Please give the listing again in its entirety, exactly as written.

Supplied material
========
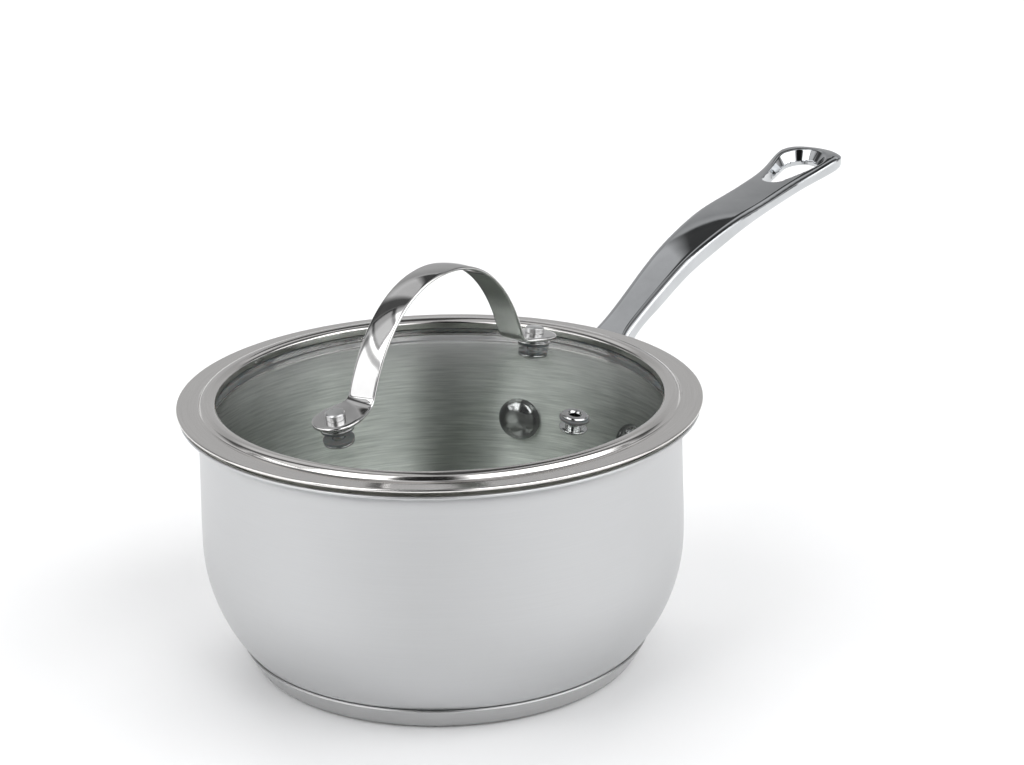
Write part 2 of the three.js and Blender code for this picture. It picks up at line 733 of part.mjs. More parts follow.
function footRivet() {
  const seat = footStandoff + strapThickness + touchGap;
  const tail = underGlass - gasketThickness - washerThickness - 2 * touchGap;
  const crown = 0.35;
  return turned([
    [0, tail - rivetTailHeight],
    [rivetTailRadius * 0.7, tail - rivetTailHeight],
    [rivetTailRadius, tail - rivetTailHeight * 0.5],
    [rivetTailRadius, tail],
    [shankRadius, tail],
    [shankRadius, seat],
    [rivetHeadRadius, seat],
    [rivetHeadRadius, seat + rivetHeadHeight - 0.6],
    [rivetHeadRadius - 0.4, seat + rivetHeadHeight - crown],
    [0, seat + rivetHeadHeight],
  ], smallSides);
}

// Rolled tube with a flange above the glass and a rolled lip below it; steam leaves through its bore.
function ventEyelet() {
  const seat = ventGasketThickness + 2 * touchGap;
  const roll = underGlass - ventWasherThickness - touchGap;
  return turned(closed([
    [ventBore, roll - ventRollThickness],
    [ventTubeRadius + 0.9, roll - ventRollThickness],
    [ventTubeRadius + 1.2, roll],
    [ventTubeRadius, roll],
    [ventTubeRadius, seat],
    [ventFlangeRadius, seat],
    [ventFlangeRadius, seat + ventFlangeThickness * 0.6],
    [ventFlangeRadius - 0.5, seat + ventFlangeThickness],
    [ventBore + 0.6, seat + ventFlangeThickness],
    [ventBore, seat + ventFlangeThickness * 0.4],
  ]), smallSides);
}

function ventGasket() {
  return flatRing(touchGap, ventGasketThickness, ventGasketRadius, ventTubeRadius + touchGap);
}

function ventWasher() {
  return flatRing(underGlass - ventWasherThickness, ventWasherThickness, ventWasherRadius, ventTubeRadius + touchGap);
}

// ---- assembly -----------------------------------------------------------------------------------

function addMesh(parent, name, manifold, finish) {
  const mesh = new THREE.Mesh(geometryOf(manifold), new THREE.MeshStandardMaterial(finishes[finish]));
  mesh.name = name;
  parent.add(mesh);
}

function pan() {
  const group = new THREE.Group();
  addMesh(group, 'pan_body', panBody(), 'satinSteel');
  addMesh(group, 'base_core', baseCore(), 'aluminium');
  addMesh(group, 'base_cap', baseCap(), 'baseSteel');
  addMesh(group, 'pan_handle', panHandle(), 'polishedSteel');
  const [left, right] = handleRivetPlaces();
  addMesh(group, 'handle_rivet_left', handleRivet(left), 'rivetSteel');
  addMesh(group, 'handle_rivet_right', handleRivet(right), 'rivetSteel');
  return group;
}

function lid() {
  const group = new THREE.Group();
  addMesh(group, 'lid_ring', lidRing(), 'polishedSteel');
  addMesh(group, 'lid_edge_seal', lidEdgeSeal(), 'silicone');
  addMesh(group, 'lid_glass', lidGlass(), 'glass');
  addMesh(group, 'lid_handle', lidHandle(), 'polishedSteel');
  for (const [place, azimuth] of Object.entries(footAzimuths)) {
    const foot = domeFrame(footRadius, azimuth);
    addMesh(foot, `foot_gasket_upper_${place}`, footGasketUpper(), 'silicone');
    addMesh(foot, `foot_ferrule_${place}`, footFerrule(), 'polishedSteel');
    addMesh(foot, `foot_gasket_lower_${place}`, footGasketLower(), 'silicone');
    addMesh(foot, `foot_washer_${place}`, footWasher(), 'rivetSteel');
    addMesh(foot, `foot_rivet_${place}`, footRivet(), 'rivetSteel');
    group.add(foot);
  }
  const vent = domeFrame(ventDistance, ventAzimuth);
  addMesh(vent, 'vent_gasket', ventGasket(), 'silicone');
  addMesh(vent, 'vent_eyelet', ventEyelet(), 'rivetSteel');
  addMesh(vent, 'vent_washer', ventWasher(), 'rivetSteel');
  group.add(vent);
  return group;
}

const saucepan = new THREE.Group();
saucepan.add(pan(), lid());

export default saucepan;
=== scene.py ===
"""Saucepan with a domed glass lid: its smooth visible pieces and their finishes, on the frame's bodies."""

import math

import bmesh
import bpy
import numpy as np
from mathutils import Matrix, Vector


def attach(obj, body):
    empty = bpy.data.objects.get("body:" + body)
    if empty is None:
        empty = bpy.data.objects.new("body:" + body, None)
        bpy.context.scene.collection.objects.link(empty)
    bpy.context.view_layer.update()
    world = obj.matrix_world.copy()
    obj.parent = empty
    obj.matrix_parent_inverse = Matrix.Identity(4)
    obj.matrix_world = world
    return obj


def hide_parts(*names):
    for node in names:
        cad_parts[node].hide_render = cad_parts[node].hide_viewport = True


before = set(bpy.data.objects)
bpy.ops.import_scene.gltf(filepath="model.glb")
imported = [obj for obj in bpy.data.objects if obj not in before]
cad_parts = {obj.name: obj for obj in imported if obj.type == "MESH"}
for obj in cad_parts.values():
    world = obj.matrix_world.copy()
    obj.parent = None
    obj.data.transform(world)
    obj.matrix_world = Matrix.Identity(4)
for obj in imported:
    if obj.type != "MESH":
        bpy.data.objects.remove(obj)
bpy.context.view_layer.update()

MM = 0.001
DEGREE = math.pi / 180

# ---- sizes in millimetres, the same as the solids' ----

TOUCH_GAP = 0.3

MOUTH = 80.0
WALL = 0.8
BELLY = 81.4
BELLY_HEIGHT = 43.4
BELLY_ARC_WIDTH = 53.9
BELLY_ARC_DEPTH = 55.2
FLARE_START = 80.5
FLARE_RADIUS = 7.0
FLARE_SWEEP = 78 * DEGREE
LIP_THICKNESS = 1.2
CAP_FLOOR = 0.8
CAP_WALL = 0.6
CORE_THICKNESS = 4.2
CAP_HEIGHT = 8.2
CAP_TAPER = 4.4
FLOOR_BOTTOM = 5.6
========
Solution for this problem
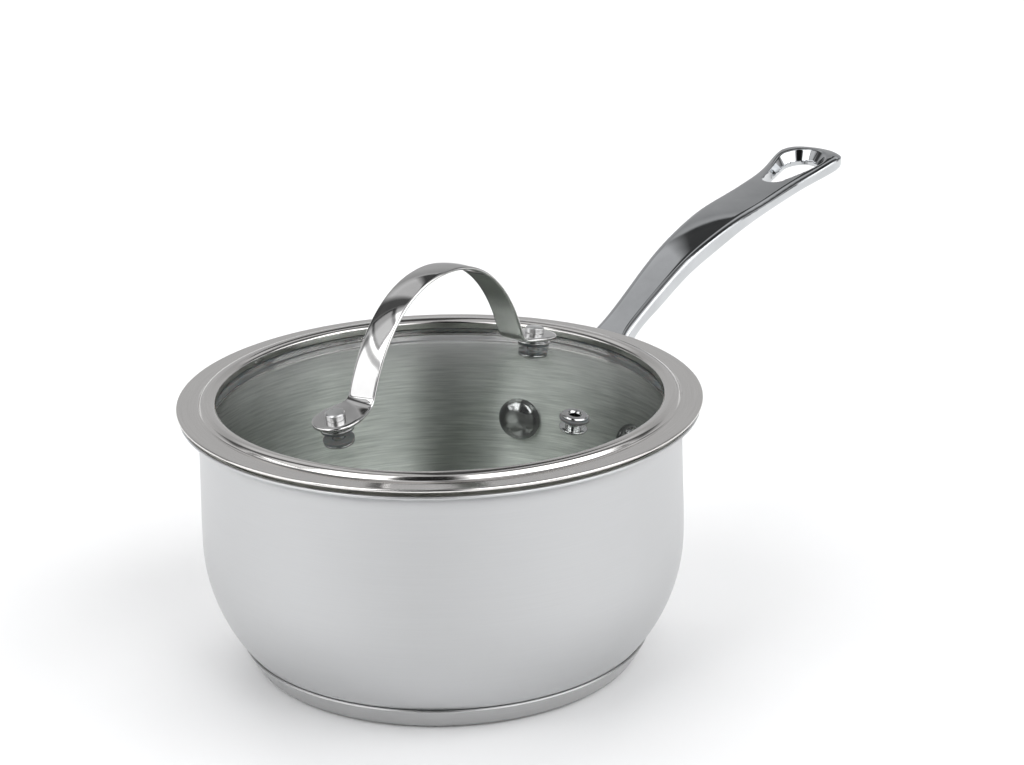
Write part 2 of the three.js and Blender code for this picture. It picks up at line 733 of part.mjs. More parts follow.
function footRivet() {
  const seat = footStandoff + strapThickness + touchGap;
  const tail = underGlass - gasketThickness - washerThickness - 2 * touchGap;
  const crown = 0.35;
  return turned([
    [0, tail - rivetTailHeight],
    [rivetTailRadius * 0.7, tail - rivetTailHeight],
    [rivetTailRadius, tail - rivetTailHeight * 0.5],
    [rivetTailRadius, tail],
    [shankRadius, tail],
    [shankRadius, seat],
    [rivetHeadRadius, seat],
    [rivetHeadRadius, seat + rivetHeadHeight - 0.6],
    [rivetHeadRadius - 0.4, seat + rivetHeadHeight - crown],
    [0, seat + rivetHeadHeight],
  ], smallSides);
}

// Rolled tube with a flange above the glass and a rolled lip below it; steam leaves through its bore.
function ventEyelet() {
  const seat = ventGasketThickness + 2 * touchGap;
  const roll = underGlass - ventWasherThickness - touchGap;
  return turned(closed([
    [ventBore, roll - ventRollThickness],
    [ventTubeRadius + 0.9, roll - ventRollThickness],
    [ventTubeRadius + 1.2, roll],
    [ventTubeRadius, roll],
    [ventTubeRadius, seat],
    [ventFlangeRadius, seat],
    [ventFlangeRadius, seat + ventFlangeThickness * 0.6],
    [ventFlangeRadius - 0.5, seat + ventFlangeThickness],
    [ventBore + 0.6, seat + ventFlangeThickness],
    [ventBore, seat + ventFlangeThickness * 0.4],
  ]), smallSides);
}

function ventGasket() {
  return flatRing(touchGap, ventGasketThickness, ventGasketRadius, ventTubeRadius + touchGap);
}

function ventWasher() {
  return flatRing(underGlass - ventWasherThickness, ventWasherThickness, ventWasherRadius, ventTubeRadius + touchGap);
}

// ---- assembly -----------------------------------------------------------------------------------

function addMesh(parent, name, manifold, finish) {
  const mesh = new THREE.Mesh(geometryOf(manifold), new THREE.MeshStandardMaterial(finishes[finish]));
  mesh.name = name;
  parent.add(mesh);
}

function pan() {
  const group = new THREE.Group();
  addMesh(group, 'pan_body', panBody(), 'satinSteel');
  addMesh(group, 'base_core', baseCore(), 'aluminium');
  addMesh(group, 'base_cap', baseCap(), 'baseSteel');
  addMesh(group, 'pan_handle', panHandle(), 'polishedSteel');
  const [left, right] = handleRivetPlaces();
  addMesh(group, 'handle_rivet_left', handleRivet(left), 'rivetSteel');
  addMesh(group, 'handle_rivet_right', handleRivet(right), 'rivetSteel');
  return group;
}

function lid() {
  const group = new THREE.Group();
  addMesh(group, 'lid_ring', lidRing(), 'polishedSteel');
  addMesh(group, 'lid_edge_seal', lidEdgeSeal(), 'silicone');
  addMesh(group, 'lid_glass', lidGlass(), 'glass');
  addMesh(group, 'lid_handle', lidHandle(), 'polishedSteel');
  for (const [place, azimuth] of Object.entries(footAzimuths)) {
    const foot = domeFrame(footRadius, azimuth);
    addMesh(foot, `foot_gasket_upper_${place}`, footGasketUpper(), 'silicone');
    addMesh(foot, `foot_ferrule_${place}`, footFerrule(), 'polishedSteel');
    addMesh(foot, `foot_gasket_lower_${place}`, footGasketLower(), 'silicone');
    addMesh(foot, `foot_washer_${place}`, footWasher(), 'rivetSteel');
    addMesh(foot, `foot_rivet_${place}`, footRivet(), 'rivetSteel');
    group.add(foot);
  }
  const vent = domeFrame(ventDistance, ventAzimuth);
  addMesh(vent, 'vent_gasket', ventGasket(), 'silicone');
  addMesh(vent, 'vent_eyelet', ventEyelet(), 'rivetSteel');
  addMesh(vent, 'vent_washer', ventWasher(), 'rivetSteel');
  group.add(vent);
  return group;
}

const saucepan = new THREE.Group();
saucepan.add(pan(), lid());

export default saucepan;
=== scene.py ===
"""Saucepan with a domed glass lid: its smooth visible pieces and their finishes, on the frame's bodies."""

import math

import bmesh
import bpy
import numpy as np
from mathutils import Matrix, Vector


def attach(obj, body):
    empty = bpy.data.objects.get("body:" + body)
    if empty is None:
        empty = bpy.data.objects.new("body:" + body, None)
        bpy.context.scene.collection.objects.link(empty)
    bpy.context.view_layer.update()
    world = obj.matrix_world.copy()
    obj.parent = empty
    obj.matrix_parent_inverse = Matrix.Identity(4)
    obj.matrix_world = world
    return obj


def hide_parts(*names):
    for node in names:
        cad_parts[node].hide_render = cad_parts[node].hide_viewport = True


before = set(bpy.data.objects)
bpy.ops.import_scene.gltf(filepath="model.glb")
imported = [obj for obj in bpy.data.objects if obj not in before]
cad_parts = {obj.name: obj for obj in imported if obj.type == "MESH"}
for obj in cad_parts.values():
    world = obj.matrix_world.copy()
    obj.parent = None
    obj.data.transform(world)
    obj.matrix_world = Matrix.Identity(4)
for obj in imported:
    if obj.type != "MESH":
        bpy.data.objects.remove(obj)
bpy.context.view_layer.update()

MM = 0.001
DEGREE = math.pi / 180

# ---- sizes in millimetres, the same as the solids' ----

TOUCH_GAP = 0.3

MOUTH = 80.0
WALL = 0.8
BELLY = 81.4
BELLY_HEIGHT = 43.4
BELLY_ARC_WIDTH = 53.9
BELLY_ARC_DEPTH = 55.2
FLARE_START = 80.5
FLARE_RADIUS = 7.0
FLARE_SWEEP = 78 * DEGREE
LIP_THICKNESS = 1.2
CAP_FLOOR = 0.8
CAP_WALL = 0.6
CORE_THICKNESS = 4.2
CAP_HEIGHT = 8.2
CAP_TAPER = 4.4
FLOOR_BOTTOM = 5.6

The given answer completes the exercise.